Wie kommt Herr Ackermann dann aber auf 21 Prozent Abschreibung? Ganz einfach, er setzt die Verzinsung der Griechenland-Anleihen mit 9% an. Das mag konservativ erscheinen, wenn man die aktuellen Marktpreise für diese Anleihen betrachtet. Die Marktpreise haben aber bereits eine Umschuldung eingepreist. Für Banken, die dem Druck der Märkte widerstanden haben und die Anleihen trotz steigenden Ausfallrisikos gehalten haben, ergibt sich anstatt einer Abschreibung ein sattes Plus. Wenn man die Verzinsung jedoch regulär mit 4,5% ansetzen würde, käme man freilich nie auf Ackermanns 21 Prozent, sondern auf einen wesentlich geringeren Wert.

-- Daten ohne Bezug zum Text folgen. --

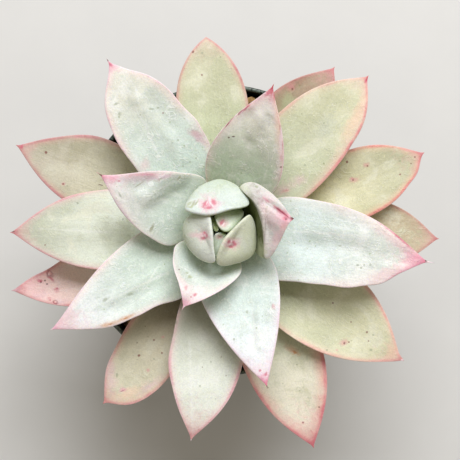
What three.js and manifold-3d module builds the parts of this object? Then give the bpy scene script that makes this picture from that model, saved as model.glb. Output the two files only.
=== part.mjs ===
// A potted rosette succulent: a thin plastic nursery pot, its soil and coarse grit, and one plant with a
// short stem and 26 fleshy leaves in a clockwise spiral. Millimetres, +Z up, origin under the pot's middle.
import * as THREE from "three";
import { mergeVertices } from "three/addons/utils/BufferGeometryUtils.js";
import Module from "manifold-3d";

const wasm = await Module();
wasm.setup();

// Pot: a 9 cm round with a stepped collar and a thin rolled lip.
const POT_HEIGHT = 75;
const RIM_RADIUS = 45;
const LIP = 0.65;
const COLLAR_HEIGHT = 10;
const COLLAR_STEP = 1.4;
const COLLAR_FLARE = 0.2;
const SHOULDER = 0.6;
const FOOT_RADIUS = 31;
const FOOT_CHAMFER = 1;
const WALL = 0.7;
const FLOOR = 1.2;
const DRAIN_RADIUS = 3.5;
const DRAIN_CIRCLE = 19;
const DRAIN_COUNT = 6;

// Soil and grit. GAP is the clearance kept between neighbouring pieces.
const GAP = 0.3;
const SOIL_TOP = 70;
const SOIL_SWELL = 0.35;
const SOIL_MARGIN = 0.2;
const GRIT_COUNT = 12;
const GRIT_SIZE = 2.1;
const GRIT_FLATNESS = 0.72;
const GRIT_CIRCLE = 40.8;
const GRIT_CLEARANCE = 0.4;
const GRIT_FIRST_AZIMUTH = 77;

// Stem: it tapers from the soil to the growing tip.
const PLANT_X = -0.8;
const PLANT_Y = 1.4;
const STEM_FOOT = 60;
const STEM_TOP = 104.5;
const STEM_FOOT_RADIUS = 7.5;
const STEM_TOP_RADIUS = 3;

// Leaves: each one sits a little higher on the stem than the one before.
const FIRST_SEAT = 76;
const SEAT_PITCH = 1.12;
const RING_POINTS = 12;
const RING_COUNT = 13;
const SEAT_WIDTH = 0.4;
const SEAT_PLUMPNESS = 0.6;
const SEAT_CLEARANCE = 0.1;
const END_ROUNDING = 0.06;
const MARGIN_SHARPNESS = 1.4;
const FACE_SHARE = 0.28;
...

Ackermanns Deal ist ein Hauptgewinn für die Banken. Griechenland-Anleihen wurden in der letzten Woche an den Märkten mit einem Abschlag von rund 40% gehandelt. Der Sachverständigenrat der Bundesregierung forderte sogar einen Abschlag von 50 Prozent bei der Beteiligung des Privatsektors. Im Vergleich zu diesen Zahlen wären selbst Ackermanns 21 Prozent ein Geschenk an die Banken. Der jetzige Deal, der weit unterhalb dieser 21 Prozent liegt, ist keine Beteiligung des Privatsektors, sondern ein Bailout erster Güte. Überflüssig zu erwähnen, dass die Zeche einmal mehr der Steuerzahler zahlen muss. Im Jahre 2041, wenn die EFSF-Anleihen auslaufen, werden die Verantwortlichen jedoch bereits im Ruhestand sein. Die Rechnung für die „Beteiligung des Privatsektors“ wird die nächste Generation zu tragen haben.